Hence the «man of the action» does not have two languages but, at least tendentially, only one. And historical transformation is not for him a creation from nothing by a single individual, but a collective undertaking, at once theoretical and practical, through which man becomes what he is, i.e. uncovers and reveals his essence.
 
* * *
 
I believe that in order to bring about, in our age, a great historical transformation such as founding the European Federation, both the «man of the work» and the «men of the action» are necessary, however deep the psychological gulf dividing them may be. Moreover, it must be recalled that the «man of the work» is a hero, and hence is one and one alone, and cannot be replaced, whereas each of the «men of the action », taken individually, is replaceable.
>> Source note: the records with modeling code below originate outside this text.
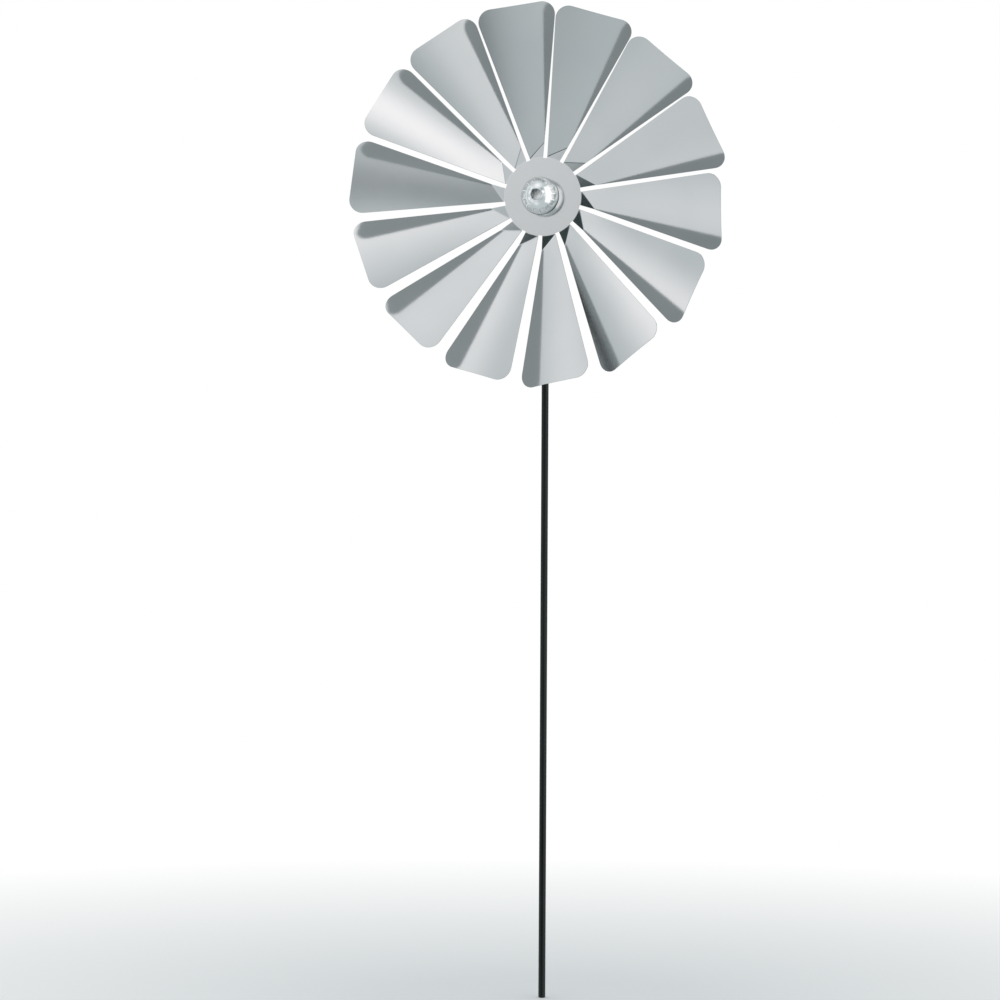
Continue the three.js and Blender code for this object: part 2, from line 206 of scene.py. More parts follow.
def ring(name, inner, outer, start, end, edge=0.1 * MM, count=96):
    """A flat-sided ring about the axle with small chamfers."""
    e = min(edge, (end - start) / 3, (outer - inner) / 3)
    profile = [
        (inner + e, start), (outer - e, start), (outer, start + e), (outer, end - e),
        (outer - e, end), (inner + e, end), (inner, end - e), (inner, start + e),
    ]
    return loft(name, [circle(r, y, count) for r, y in profile], closed=True, place=ON_AXLE)


def arc_points(centre, radius, start, end, steps):
    """(radius, along) points on an arc, from one angle to another in degrees."""
    angles = [math.radians(start + (end - start) * i / steps) for i in range(steps + 1)]
    return [(centre[0] + radius * math.cos(a), centre[1] + radius * math.sin(a)) for a in angles]


# ---- Materials ------------------------------------------------------------------------------
class NodeTree:
    """A short way to write a node tree; every value is a number, a colour or another node's output."""

    def __init__(self, tree):
        self.tree = tree

    def node(self, kind, **inputs):
        node = self.tree.nodes.new(kind)
        for key, value in inputs.items():
            self.put(node.inputs[key.replace("_", " ")], value)
        return node

    def put(self, socket, value):
        if isinstance(value, bpy.types.NodeSocket):
            self.tree.links.new(value, socket)
        else:
            socket.default_value = value

    def operate(self, kind, operation, *values):
        """A node that works out an operation on its values."""
        node = self.tree.nodes.new(kind)
        node.operation = operation
        for socket, value in zip(node.inputs, values):
            self.put(socket, value)
        return node

    def math(self, operation, *values):
        return self.operate("ShaderNodeMath", operation, *values).outputs[0]

    def vector(self, operation, *values):
        return self.operate("ShaderNodeVectorMath", operation, *values).outputs["Vector"]

    def measure(self, operation, *values):
        """An operation on vectors that gives a number."""
        return self.operate("ShaderNodeVectorMath", operation, *values).outputs["Value"]

    def mix_colour(self, factor, first, second):
        node = self.tree.nodes.new("ShaderNodeMix")
        node.data_type = "RGBA"
        self.put(node.inputs[0], factor)
        for socket, colour in ((node.inputs[6], first), (node.inputs[7], second)):
            self.put(socket, (*colour, 1) if isinstance(colour, tuple) else colour)
        return node.outputs[2]


class Nodes(NodeTree):
    """A material, its shader and the noises that vary it."""

    def __init__(self, name):
        self.material = bpy.data.materials.new(name)
        self.material.use_nodes = True
        super().__init__(self.material.node_tree)
        self.shader = self.tree.nodes["Principled BSDF"]
        self.coords = self.tree.nodes.new("ShaderNodeTexCoord").outputs["Object"]

    def set(self, **inputs):
        for key, value in inputs.items():
            self.put(self.shader.inputs[key.replace("_", " ")], value)

    def noise(self, scale, detail=2.0, stretch=(1, 1, 1), roughness=0.5):
        mapping = self.node("ShaderNodeMapping", Vector=self.coords, Scale=stretch)
        noise = self.node("ShaderNodeTexNoise", Vector=mapping.outputs[0], Scale=scale,
                          Detail=detail, Roughness=roughness)
        return noise.outputs["Fac"]

    def spread(self, value, low, high, start=0.3, end=0.7):
        """Maps a texture's value to a range."""
        node = self.node("ShaderNodeMapRange", Value=value)
        for key, number in zip(("From Min", "From Max", "To Min", "To Max"), (start, end, low, high)):
            node.inputs[key].default_value = number
        return node.outputs["Result"]

    def bump(self, height, strength, distance):
        node = self.node("ShaderNodeBump", Height=height, Strength=strength, Distance=distance)
        self.set(Normal=node.outputs[0])


def sheet_steel():
    """Satin cold-rolled stainless: faint rolling grain and soft smudges."""
    m = Nodes("wheel_steel")
    smudge = m.noise(14, 3)
    grain = m.noise(260, 4, stretch=(1, 1, 18), roughness=0.6)
    tone = m.mix_colour(m.spread(smudge, 0, 1), (0.64, 0.65, 0.65), (0.68, 0.685, 0.685))
    rough = m.math("ADD", m.spread(smudge, 0.11, 0.15), m.spread(grain, -0.01, 0.015))
    m.set(Base_Color=tone, Roughness=rough, Metallic=1.0)
    m.bump(grain, 0.05, 0.0004)
    return m.material


def mirror_chrome():
    """Mirror polish with faint wiping marks; the socket is left as machined and rougher, and its walls are
    painted dark as shade in the recess.
    """
    m = Nodes("polished_ball")
    wipes = m.noise(300, 2, stretch=(1, 0.2, 1))
    distance = m.measure("DISTANCE", m.coords, (0, BALL_CENTRE, HUB_Z))
    skin, skin_fade = 0.7 * MM, 0.4 * MM        # how far below the ball's surface the socket starts
    floor_reach, floor_fade = 12.4 * MM, 0.3 * MM       # the socket floor lies within this distance
    inside = m.spread(distance, 1, 0, start=BALL_RADIUS - skin, end=BALL_RADIUS - skin + skin_fade)
    socket_floor = m.spread(distance, 1, 0, start=floor_reach, end=floor_reach + floor_fade)
    # Painted shade: the socket's walls get a dark colour for the shadow in the recess, and its floor keeps
    # the ball's light tone.
    cut = m.mix_colour(socket_floor, (0.22, 0.235, 0.24), (0.8, 0.8, 0.8))
    tone = m.mix_colour(inside, (0.80, 0.815, 0.82), cut)
    rough = m.math("ADD", m.spread(wipes, 0.05, 0.08), m.math("MULTIPLY", inside, 0.2))
    m.set(Base_Color=tone, Roughness=rough, Metallic=1.0)
    return m.material


def coated_black():
    """Semi-gloss black coating with a fine orange-peel skin and rubbed marks."""
    m = Nodes("rod_coating")
    peel = m.noise(1400, 2)
    rub = m.noise(60, 3, stretch=(1, 1, 0.15))
    tone = m.mix_colour(m.spread(rub, 0, 1), (0.002, 0.005, 0.004), (0.005, 0.010, 0.009))
    m.set(Base_Color=tone, Roughness=m.spread(rub, 0.27, 0.4), Metallic=0.0, IOR=1.34)
    m.bump(peel, 0.12, 0.0002)
    return m.material


def machined(name, colour, roughness, pitch, depth):
    """Turned metal: fine rings left by the tool, spaced along the axle and along the radius."""
    m = Nodes(name)
    local = m.node("ShaderNodeMapping", Vector=m.coords, Location=(0, 0, -HUB_Z))
    parts = m.node("ShaderNodeSeparateXYZ", Vector=local.outputs[0])
    x, y, z = parts.outputs
    radius = m.math("SQRT", m.math("ADD", m.math("MULTIPLY", x, x), m.math("MULTIPLY", z, z)))
    phase = m.math("MULTIPLY", m.math("ADD", radius, y), 2 * math.pi / pitch)
    rings = m.math("SINE", phase)
    stain = m.noise(90, 3)
    tone = m.mix_colour(m.spread(stain, 0, 1), colour, tuple(0.86 * c for c in colour))
    rough = m.spread(stain, roughness, roughness * 1.35)
    m.set(Base_Color=tone, Roughness=rough, Metallic=1.0)
    m.bump(rings, 0.25, depth)
    return m.material


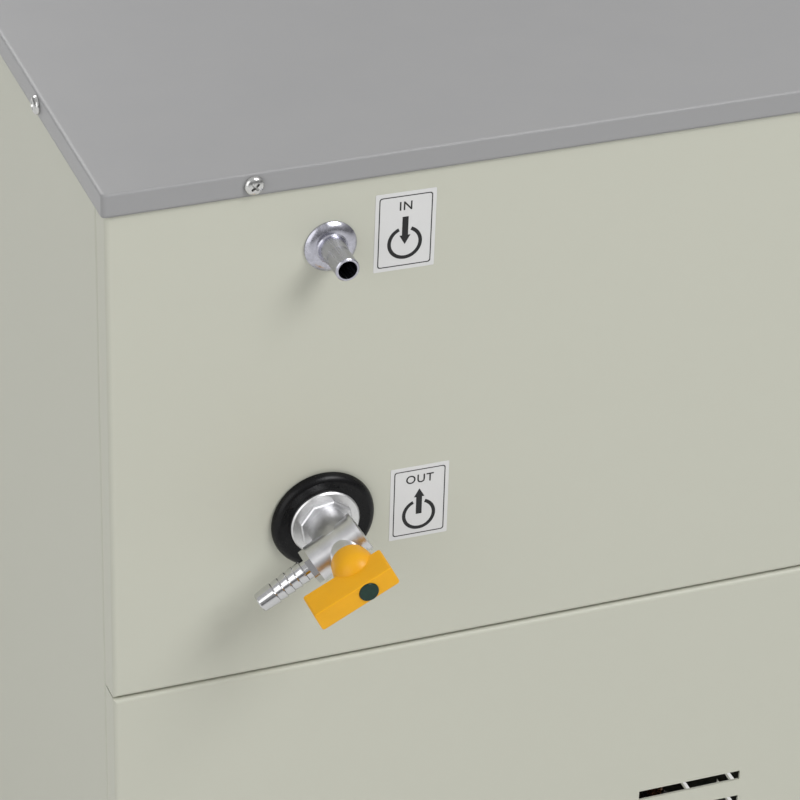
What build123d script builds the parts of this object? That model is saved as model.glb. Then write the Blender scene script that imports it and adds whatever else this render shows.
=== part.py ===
from build123d import *
from math import cos, hypot, pi, radians, sin, sqrt
import os

# Recirculating chiller, a bench cabinet with its two coolant ports on the rear panel.
# Millimetres, +Z up, controls on the -Y side, ports on the +Y side, feet on Z = 0.

# Cabinet
cabinet_width = 380.0
cabinet_depth = 480.0
cabinet_height = 660.0
panel_sheet = 1.2
cover_sheet = 1.2
base_sheet = 1.5
bend_radius = 2.0
panel_return = 12.0
plinth_height = 28.0
shelf_return = 14.0
cover_lip = 9.9
cover_gap = 0.3
panel_gap = 0.8
seam_gap = 1.2
seam_drop = 239.4
foot_height = 22.0
foot_radius = 16.0
foot_inset = 42.0

# Ports, as seen on the rear panel
inlet_x = 97.5
inlet_drop = 38.4
inlet_flange_radius = 11.0
inlet_flange_height = 2.6
inlet_tube_radius = 5.0
inlet_bore_radius = 3.95
inlet_root_radius = 6.1
inlet_taper = 7.0
inlet_reach = 21.0
inlet_thread_radius = 7.0
inlet_thread_length = 10.0
inlet_nut_across = 19.0
inlet_nut_height = 5.0
port_clearance = 0.2
outlet_x = 99.2
outlet_drop = 166.9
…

That is why I profoundly admire Spinelli, though feeling no affection for him, and, although not ranking among his followers, I support him at present with all my strength.
 
Francesco Rossolillo
 
NOTES
 


[1] Altiero Spinelli, Come ho tentato di diventare saggio. 1. Io, Ulisse, Bologna, Società editrice Il Mulino, 1984. The following quotations are drawn from pp. 166, 208, 277, 319, 343.
[2] See Martin Heidegger, Holzwege, Frankfurt a. Main, Vittorio Klostermann, 1963 (1st. ed. 1950), pp. 50-62.
[3] Eric Weil, Logique de la philosophie, Paris, Librairie philosophique J. Vrin, 1974 (1st ed. 1967). The following quotations are drawn from pp. 362, 363, 352, 357, 354, 353, 357, 358, 359.